= Peyton C. March Jr. =

United States Army officer and military aviator (1896-1918)

Peyton Conway March Jr. (January 1, 1897 - February 13, 1918) was an officer of the United States Army and military aviator.

==Early life and education==
March was the son of Peyton C. and Josephine Smith ( Cunningham) March and was born at Fort Monroe, Virginia, where his father was stationed. He attended Lafayette College in Easton, Pennsylvania, where his grandfather, Francis March a professor. March was the first to hold the title of "Professor of English Language and Literature" anywhere in the United States or Europe.

==Military career==
In 1917, March enlisted in the United States Army and was assigned to the Aviation Section of the Signal Corps. He trained in Toronto and Austin, Texas.
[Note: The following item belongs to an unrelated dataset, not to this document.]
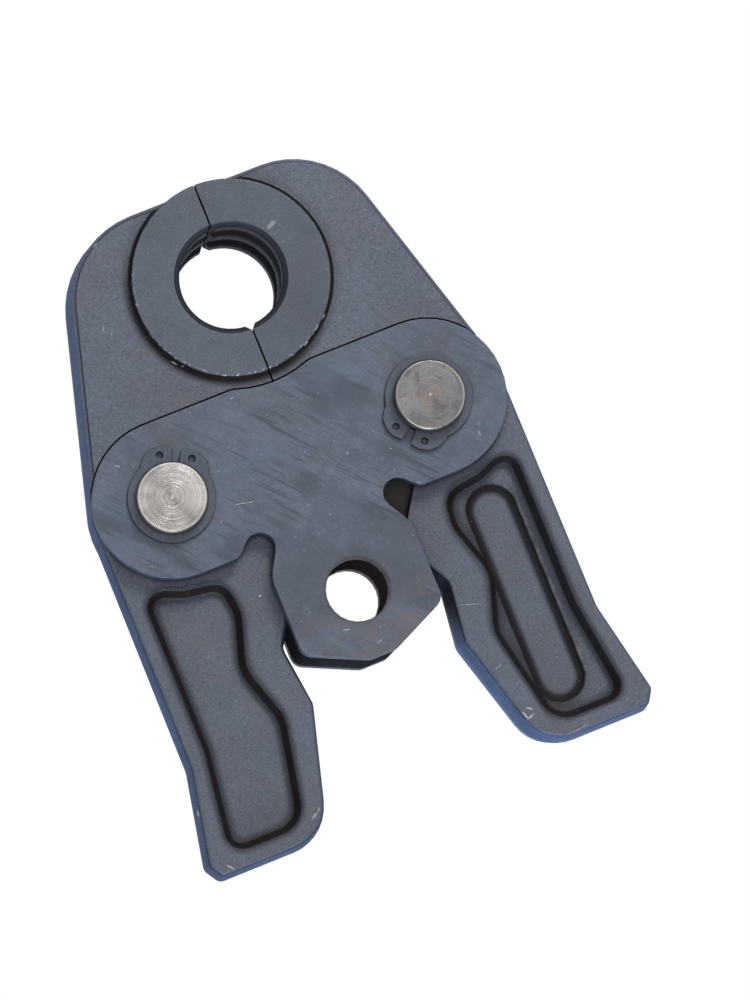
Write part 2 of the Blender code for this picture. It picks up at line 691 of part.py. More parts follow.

In 1918, March was commissioned as a second lieutenant in the Signal Corps after completing flying tests and gunnery instruction. On February 12, 1918, he was seriously injured in an airplane accident at Hicks Field, near Fort Worth, Texas, and died of his injuries in the base hospital on February 13, age 21. He was buried at Arlington National Cemetery.

==Honors==
The following month, on March 11, 1918, March Field (present day March Joint Air Reserve Base), located ten miles southeast of Riverside, California, was named in his honor.